'''

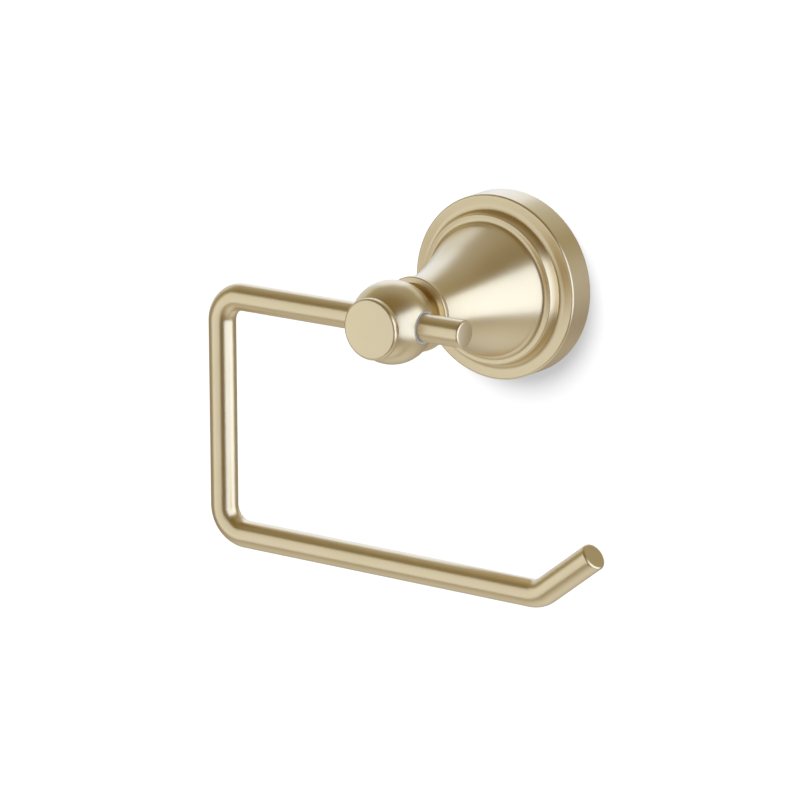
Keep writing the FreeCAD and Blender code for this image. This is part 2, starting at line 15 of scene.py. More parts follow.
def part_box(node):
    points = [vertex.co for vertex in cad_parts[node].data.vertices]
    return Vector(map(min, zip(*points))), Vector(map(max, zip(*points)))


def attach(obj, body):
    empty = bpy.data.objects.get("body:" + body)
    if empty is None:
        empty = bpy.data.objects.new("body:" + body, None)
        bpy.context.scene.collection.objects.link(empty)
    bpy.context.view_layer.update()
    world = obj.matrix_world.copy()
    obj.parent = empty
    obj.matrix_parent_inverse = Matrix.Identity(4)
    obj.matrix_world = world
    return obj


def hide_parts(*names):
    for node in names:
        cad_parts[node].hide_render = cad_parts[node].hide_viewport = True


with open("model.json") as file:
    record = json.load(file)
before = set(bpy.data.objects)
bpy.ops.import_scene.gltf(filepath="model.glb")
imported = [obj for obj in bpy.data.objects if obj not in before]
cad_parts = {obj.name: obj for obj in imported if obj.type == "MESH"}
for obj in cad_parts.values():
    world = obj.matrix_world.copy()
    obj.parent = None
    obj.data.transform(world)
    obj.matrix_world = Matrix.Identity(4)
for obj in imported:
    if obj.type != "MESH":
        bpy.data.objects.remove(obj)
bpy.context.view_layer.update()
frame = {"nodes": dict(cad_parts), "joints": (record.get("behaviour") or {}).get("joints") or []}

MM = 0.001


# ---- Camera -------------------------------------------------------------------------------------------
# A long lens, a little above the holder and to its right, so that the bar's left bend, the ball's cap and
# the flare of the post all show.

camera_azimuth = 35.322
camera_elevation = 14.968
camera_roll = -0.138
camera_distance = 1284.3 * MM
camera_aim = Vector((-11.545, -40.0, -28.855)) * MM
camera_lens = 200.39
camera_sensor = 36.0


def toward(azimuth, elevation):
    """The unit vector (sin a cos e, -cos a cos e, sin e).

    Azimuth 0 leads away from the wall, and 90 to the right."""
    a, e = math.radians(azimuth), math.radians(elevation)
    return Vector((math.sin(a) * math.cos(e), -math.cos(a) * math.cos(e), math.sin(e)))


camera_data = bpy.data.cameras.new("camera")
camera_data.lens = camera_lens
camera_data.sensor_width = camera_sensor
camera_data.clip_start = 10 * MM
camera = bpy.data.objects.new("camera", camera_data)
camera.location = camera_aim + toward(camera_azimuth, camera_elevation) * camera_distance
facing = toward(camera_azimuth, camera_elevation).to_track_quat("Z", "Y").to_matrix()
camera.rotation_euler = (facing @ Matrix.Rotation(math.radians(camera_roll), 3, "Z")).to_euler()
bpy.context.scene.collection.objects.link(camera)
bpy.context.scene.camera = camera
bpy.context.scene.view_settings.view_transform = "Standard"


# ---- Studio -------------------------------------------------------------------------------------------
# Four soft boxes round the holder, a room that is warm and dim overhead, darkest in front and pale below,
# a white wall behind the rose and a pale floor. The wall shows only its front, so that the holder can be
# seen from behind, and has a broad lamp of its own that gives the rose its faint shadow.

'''

• [To be done]:
Give back the listing exactly, please, from its first line to the line containing "return Vector((math.sin(a) *", inclusive, and nothing past that line.

• [Result]:
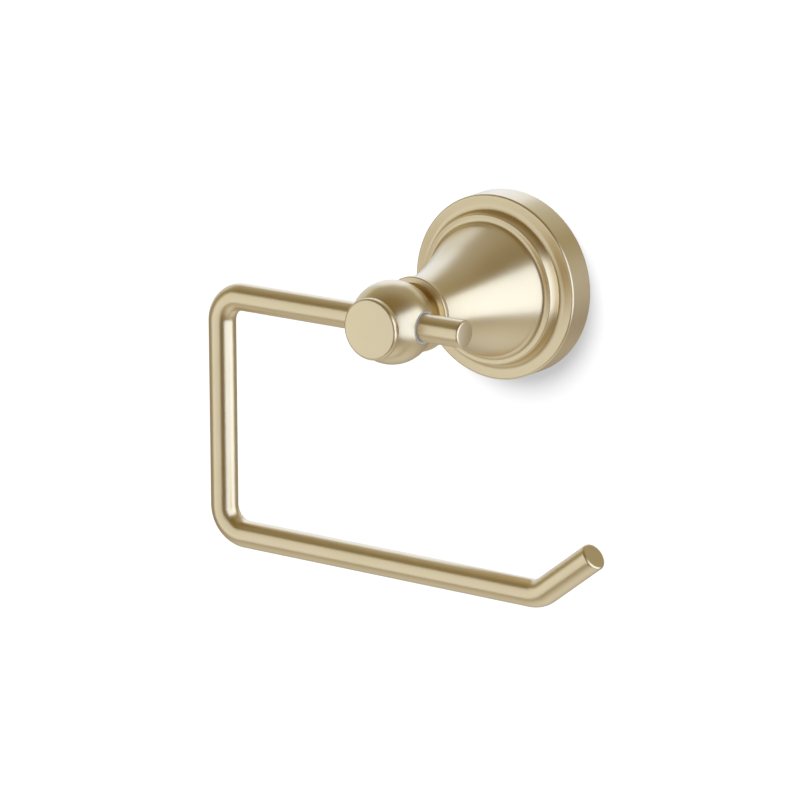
Keep writing the FreeCAD and Blender code for this image. This is part 2, starting at line 15 of scene.py. More parts follow.
def part_box(node):
    points = [vertex.co for vertex in cad_parts[node].data.vertices]
    return Vector(map(min, zip(*points))), Vector(map(max, zip(*points)))


def attach(obj, body):
    empty = bpy.data.objects.get("body:" + body)
    if empty is None:
        empty = bpy.data.objects.new("body:" + body, None)
        bpy.context.scene.collection.objects.link(empty)
    bpy.context.view_layer.update()
    world = obj.matrix_world.copy()
    obj.parent = empty
    obj.matrix_parent_inverse = Matrix.Identity(4)
    obj.matrix_world = world
    return obj


def hide_parts(*names):
    for node in names:
        cad_parts[node].hide_render = cad_parts[node].hide_viewport = True


with open("model.json") as file:
    record = json.load(file)
before = set(bpy.data.objects)
bpy.ops.import_scene.gltf(filepath="model.glb")
imported = [obj for obj in bpy.data.objects if obj not in before]
cad_parts = {obj.name: obj for obj in imported if obj.type == "MESH"}
for obj in cad_parts.values():
    world = obj.matrix_world.copy()
    obj.parent = None
    obj.data.transform(world)
    obj.matrix_world = Matrix.Identity(4)
for obj in imported:
    if obj.type != "MESH":
        bpy.data.objects.remove(obj)
bpy.context.view_layer.update()
frame = {"nodes": dict(cad_parts), "joints": (record.get("behaviour") or {}).get("joints") or []}

MM = 0.001


# ---- Camera -------------------------------------------------------------------------------------------
# A long lens, a little above the holder and to its right, so that the bar's left bend, the ball's cap and
# the flare of the post all show.

camera_azimuth = 35.322
camera_elevation = 14.968
camera_roll = -0.138
camera_distance = 1284.3 * MM
camera_aim = Vector((-11.545, -40.0, -28.855)) * MM
camera_lens = 200.39
camera_sensor = 36.0


def toward(azimuth, elevation):
    """The unit vector (sin a cos e, -cos a cos e, sin e).

    Azimuth 0 leads away from the wall, and 90 to the right."""
    a, e = math.radians(azimuth), math.radians(elevation)
    return Vector((math.sin(a) * math.cos(e), -math.cos(a) * math.cos(e), math.sin(e)))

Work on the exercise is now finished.